Design optimization of additively manufactured sandwich beams through experimentation, machine learning, and imperialist competitive algorithm

Abstract

The primary aim of this study was to optimize 3D-printed sandwich beams incorporating auxetic cores. Four key design variables were considered: core thickness, width, and two specific geometric parameters related to the auxetic core–the cell's wall thickness-to-length ratio and the cell angle. Initially, sixteen sandwich samples, each varying in geometric parameters, were printed following Taguchi's experimental design. These samples underwent a three-point bending test, and the resulting data were used to train a deep neural network (DNN). The trained DNN proficiently predicted the bending response of the structures.
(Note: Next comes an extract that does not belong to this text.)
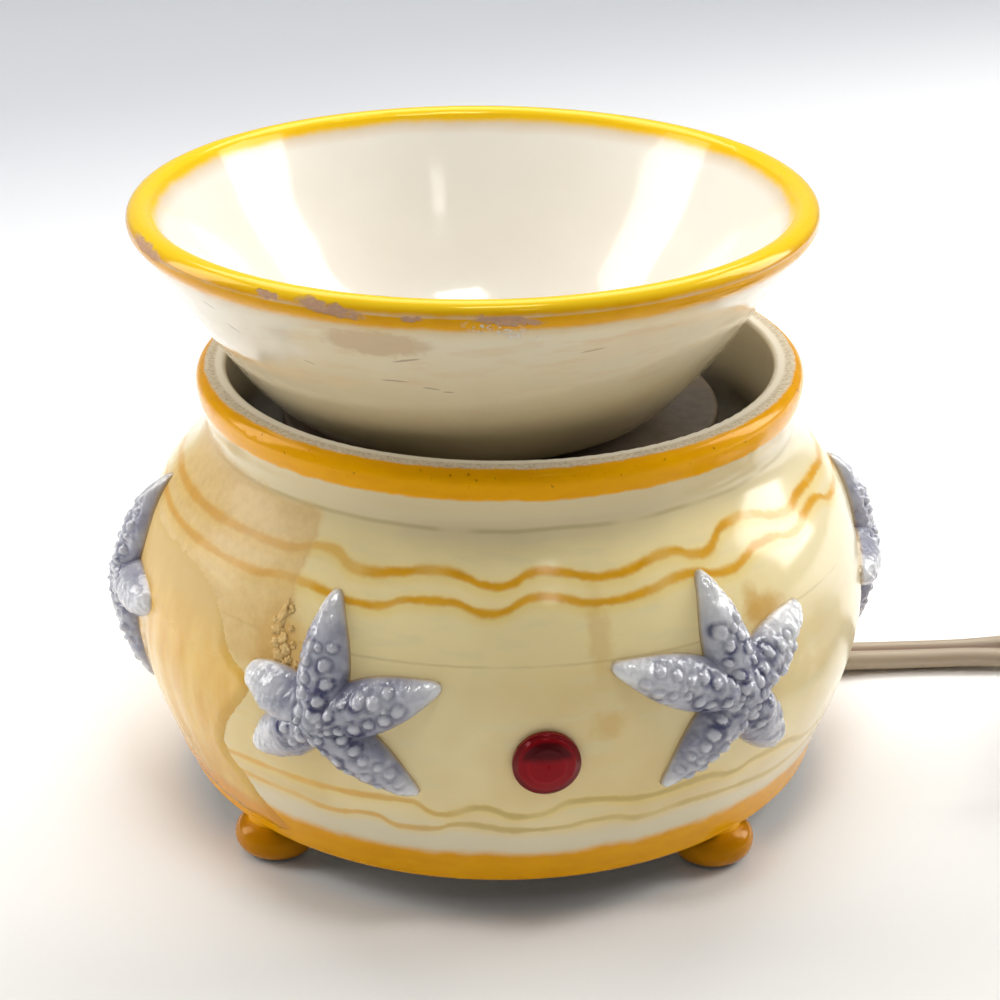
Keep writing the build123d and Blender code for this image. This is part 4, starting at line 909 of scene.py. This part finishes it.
# Thick run down the left of the pot: its outline by angle and height
RUN_OUTLINE = [
    (-104, 50), (-95, 54), (-80, 53.5), (-66, 53.8), (-58, 52.5), (-54.0, 50.5), (-52.0, 47.5), (-50.6, 44.5),
    (-48.5, 42.0), (-45.8, 40.6), (-45.0, 38.4), (-46.6, 35.4), (-49.6, 30.5), (-52.2, 25.5), (-52.0, 22.5),
    (-49.8, 19.5), (-48.4, 15.5), (-45.5, 11.8), (-43.0, 9.4), (-46, 8.5), (-60, 8.8), (-75, 9.0), (-90, 9.8),
    (-100, 14), (-106, 24), (-103, 36),
]
RUN_SCALE = 62.0
RUN_GRID = 0.55
RUN_THICKNESS = 0.5
RUN_EDGE_ROUND = 1.3
RUN_ROLL = 0.16
RUN_ROLL_AT = 1.9
RUN_ROLL_WIDTH = 1.1
RUN_WAVES = 0.22
RUN_LEAST_SHARE = 0.08
RUN_TOP = 52.0
RUN_TOP_FADE = 17
RUN_BACK_FADE = 16
RUN_BACK_WIDTH = 24
RUN_RIM_WIDTH = 2.2
RUN_SINK = 0.12


def edge_distance(x, y, outline):
    """Distance to a closed outline, positive inside it."""
    inside = False
    least = 1e9
    for (ax, ay), (bx, by) in zip(outline, outline[1:] + outline[:1]):
        span = (bx - ax) ** 2 + (by - ay) ** 2
        share = min(max(((x - ax) * (bx - ax) + (y - ay) * (by - ay)) / span, 0.0), 1.0)
        least = min(least, hypot(x - ax - share * (bx - ax), y - ay - share * (by - ay)))
        if (ay > y) != (by > y) and x < ax + (y - ay) / (by - ay) * (bx - ax):
            inside = not inside
    return least if inside else -least


def build_run(surface):
    """Run of wax and glaze that thickens the left side, with a rounded edge."""
    outline = [(radians(angle) * RUN_SCALE, height) for angle, height in RUN_OUTLINE]
    low_x, high_x = min(x for x, y in outline), max(x for x, y in outline)
    low_y, high_y = min(y for x, y in outline), max(y for x, y in outline)
    columns = int((high_x - low_x) / RUN_GRID) + 1
    rows = int((high_y - low_y) / RUN_GRID) + 1
    places = {}
    points, faces, rim, back = [], [], [], []
    for row in range(rows + 1):
        for column in range(columns + 1):
            x = low_x + column * RUN_GRID
            y = low_y + row * RUN_GRID
            inside = edge_distance(x, y, outline)
            inside += noise.noise(Vector((x * 0.3, y * 0.12, 0))) * 0.5
            if inside < -RUN_GRID:
                continue
            level = max(inside, 0.0)
            thick = RUN_THICKNESS * (1 - exp(-level / RUN_EDGE_ROUND))
            thick += RUN_ROLL * exp(-((level - RUN_ROLL_AT) / RUN_ROLL_WIDTH) ** 2) * min(level, 1)
            thick += noise.noise(Vector((x * 0.25, y * 0.05, 3))) * RUN_WAVES * min(level / 3, 1)
            thinning = eased((RUN_TOP - y) / RUN_TOP_FADE) * eased((x - low_x) / RUN_BACK_FADE)
            thick *= RUN_LEAST_SHARE + (1 - RUN_LEAST_SHARE) * thinning
            ground, normal = on_pot(degrees(x / RUN_SCALE), y)
            places[(row, column)] = len(points)
            points.append(ground + normal * (thick if inside > 0 else -RUN_SINK))
            rim.append(max(0.0, 1 - level / RUN_RIM_WIDTH))
            back.append(1 - eased((x - low_x) / RUN_BACK_WIDTH))
    for (row, column), first in places.items():
        corners = [(row, column), (row, column + 1), (row + 1, column + 1), (row + 1, column)]
        if all(corner in places for corner in corners):
            faces.append(tuple(places[corner] for corner in corners))
    used = sorted({index for face in faces for index in face})
    renumber = {old: new for new, old in enumerate(used)}
    faces = [tuple(renumber[index] for index in face) for face in faces]
    item = piece("wax_run", [points[index] for index in used], faces, surface,
                 rim=[rim[index] for index in used], back=[back[index] for index in used])
    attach(item, "base")


# Dried bits of wax by the left-hand starfish: angle, height, length, width and lean
WAX_BITS = [
    (-40.4, 51.6, 2.3, 0.55, 72), (-39.4, 52.8, 0.7, 0.45, 30), (-40.9, 49.6, 0.9, 0.6, 10),
    (-39.6, 48.4, 0.8, 0.6, 50), (-41.0, 47.4, 0.7, 0.5, 0), (-39.0, 46.9, 1.0, 0.6, 110),
    (-40.1, 45.6, 0.9, 0.7, 20), (-38.4, 45.3, 0.7, 0.5, 80), (-38.9, 44.0, 1.1, 0.7, 140),
    (-37.5, 43.6, 0.8, 0.6, 60), (-37.0, 44.9, 0.5, 0.4, 0), (-36.6, 42.9, 0.6, 0.5, 30),
    (-37.8, 47.8, 0.5, 0.4, 0), (-41.6, 50.8, 0.45, 0.35, 0), (-38.6, 50.2, 0.5, 0.4, 40),
]
BIT_LENGTHENED = 1.2
BIT_WIDENED = 1.4
BIT_RISE = 0.25
BIT_LUMPS = 0.75
BIT_ROUGHNESS = 0.3


def build_bits(surface):
    """Small crusty lumps of dried wax."""
    points, faces = [], []
    for number, (angle, height, length, width, lean) in enumerate(WAX_BITS):
        ball = bmesh.new()
        bmesh.ops.create_icosphere(ball, subdivisions=3, radius=1.0)
        ground, normal = on_pot(angle, height)
        sideways = Vector((0, 0, 1)).cross(normal).normalized()
        upward = normal.cross(sideways)
        along = sideways * cos(radians(lean)) + upward * sin(radians(lean))
        across = normal.cross(along)
        start = len(points)
        ball.verts.ensure_lookup_table()
        for vertex in ball.verts:
            rough = 1 + BIT_LUMPS * noise.noise(vertex.co * 1.9 + Vector((number * 7.3, 0, 0)))
            rough += BIT_ROUGHNESS * noise.noise(vertex.co * 5.0 + Vector((0, number * 3.1, 0)))
            at = vertex.co * rough
            spread = along * at.x * length * BIT_LENGTHENED + across * at.y * width * BIT_WIDENED
            points.append(ground + spread + normal * at.z * BIT_RISE)
        faces += [tuple(start + vertex.index for vertex in face.verts) for face in ball.faces]
        ball.free()
    item = piece("dried_wax_bits", points, faces, surface)
    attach(item, "base")


# Studio floor: its profile in metres, from the wall in front to the wall behind
FLOOR_HALF_WIDTH = 4.0
FRONT_WALL_Y = -3.4
FRONT_WALL_TOP = 2.2
FRONT_SWEEP_R = 0.9
BACK_SWEEP_Y = 0.9
BACK_SWEEP_R = 0.5
BACK_WALL_TOP = 2.4
SWEEP_STEPS = 12
# The floor's painted shade, in millimetres: falloff toward the back left and a soft shadow a little in front
FLOOR_SLANT = -0.45
FLOOR_BACK_PAINTED_FALLOFF = (90.0, 580.0)
FLOOR_FRONT_PAINTED_SHADOW = (-30.0, -100.0)


def build_stage():
    """Pale floor that sweeps up behind the object and far in front of it."""
    points, faces = [], []
    profile = [(FRONT_WALL_Y, FRONT_WALL_TOP), (FRONT_WALL_Y, FRONT_SWEEP_R)]
    for step in range(1, SWEEP_STEPS + 1):
        turn = radians(90 * step / SWEEP_STEPS)
        profile.append((
            FRONT_WALL_Y + FRONT_SWEEP_R * (1 - cos(turn)),
            FRONT_SWEEP_R * (1 - sin(turn)),
        ))
    profile.append((BACK_SWEEP_Y, 0.0))
    for step in range(1, SWEEP_STEPS + 1):
        turn = radians(90 * step / SWEEP_STEPS)
        profile.append((BACK_SWEEP_Y + BACK_SWEEP_R * sin(turn), BACK_SWEEP_R * (1 - cos(turn))))
    profile.append((BACK_SWEEP_Y + BACK_SWEEP_R, BACK_WALL_TOP))
    for x in (-FLOOR_HALF_WIDTH, FLOOR_HALF_WIDTH):
        points += [(x / MM, y / MM, z / MM) for y, z in profile]
    size = len(profile)
    for index in range(size - 1):
        faces.append((index, index + size, index + size + 1, index + 1))
    s = Surface("studio_paper", gloss=0.75)
    # Painted light falloff darkens the paper toward the back left; a painted soft shadow darkens it a little
    # in front
    far = s.step(s.add(s.y, s.times(s.x, FLOOR_SLANT), s.wobble(0.004, 30.0)), *FLOOR_BACK_PAINTED_FALLOFF)
    near = s.mix(s.step(s.y, *FLOOR_FRONT_PAINTED_SHADOW), rgb(250, 250, 249), rgb(232, 231, 228))
    s.set(Base_Color=s.mix(far, near, rgb(186, 188, 193)))
    stage = piece("studio_floor", points, faces, s)


place_camera()
light_room()
build_stage()
jacket = cord_jacket()
print("cord length", round(build_cord(jacket)))
paint(pot_glaze(), "pot")
paint(dish_glaze(), "dish")
# Painted reflection: the dark heating plate is given a mid brown-grey for the pale inner wall it reflects
paint(plain("plate_coat", (106, 94, 80), (124, 110, 96), 0.26, 0.4), "heating_plate")
paint(red_lens(), "pilot_lens")
paint(plain("steel", (168, 170, 174), (140, 142, 146), 0.3, 0.6, metallic=1.0),
      "clamp_plate", "heater_pan", "plate_screws", "base_screws", "lens_clip", "fuse_clip")
paint(plain("black_moulding", (34, 34, 34), (48, 48, 48), 0.5, 0.8), "stand", "base_cover")
paint(plain("mica", (170, 156, 120), (140, 128, 98), 0.4, 0.3), "upper_mica_disc", "lower_mica_disc")
paint(plain("ribbon", (120, 112, 104), (96, 90, 84), 0.4, 0.6, metallic=0.9), "heater_winding")
paint(plain("felt", (226, 222, 208), (204, 200, 186), 0.9, 0.8, 0.3), "insulation_pad")
paint(plain("lamp_glass", (222, 214, 200), (208, 196, 180), 0.1, 0.2), "pilot_lamp")
paint(plain("lead_sleeve", (196, 194, 188), (178, 176, 170), 0.7, 1.2, 0.1),
      "supply_leads", "heater_leads", "fuse_lead", "pilot_leads", "pilot_resistor")
paint(plain("splice_sleeve", (208, 200, 174), (192, 182, 156), 0.45, 0.6), "splice_connectors")
paint(plain("fuse_case", (196, 190, 178), (176, 170, 160), 0.35, 0.6, metallic=0.8), "thermal_fuse")
paint(plain("blade_brass", (200, 170, 104), (178, 148, 86), 0.28, 0.6, metallic=1.0), "plug_blades")
paint(plain("tie_strip", (228, 228, 224), (214, 214, 210), 0.45, 0.6), "cord_tie")
paint(plain("moulded_jacket", (222, 210, 192), (210, 196, 176), 0.4, 0.3),
      "plug_body", "cord_bushing", "cord_inner")
build_run(wax_surface())
build_bits(plain("dried_wax", (240, 206, 136), (216, 172, 98), 0.6, 1.2, 0.3))
lavender = star_glaze()
for star, (angle, height, arms) in STARS.items():
    build_star(star, angle, height, arms, lavender)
Another network, using a similar architecture, was trained to precisely predict the structure's mass. These trained networks were then integrated into the imperialist competitive algorithm (ICA) to optimize the sandwich beams design for minimal mass. A contour plot was subsequently generated to visually illustrate the minimum required mass distribution for sandwich beams under various conditions and constraints, considering applied bending forces and maximum allowable deflection. The optimization results underscored the importance of fabricating and testing an adequate number of sandwich samples, aligning with the number of design parameters. The results provide a valuable reference for future research on designing advanced 3D-printed lightweight structures, including integrating machine learning techniques and metaheuristic algorithms.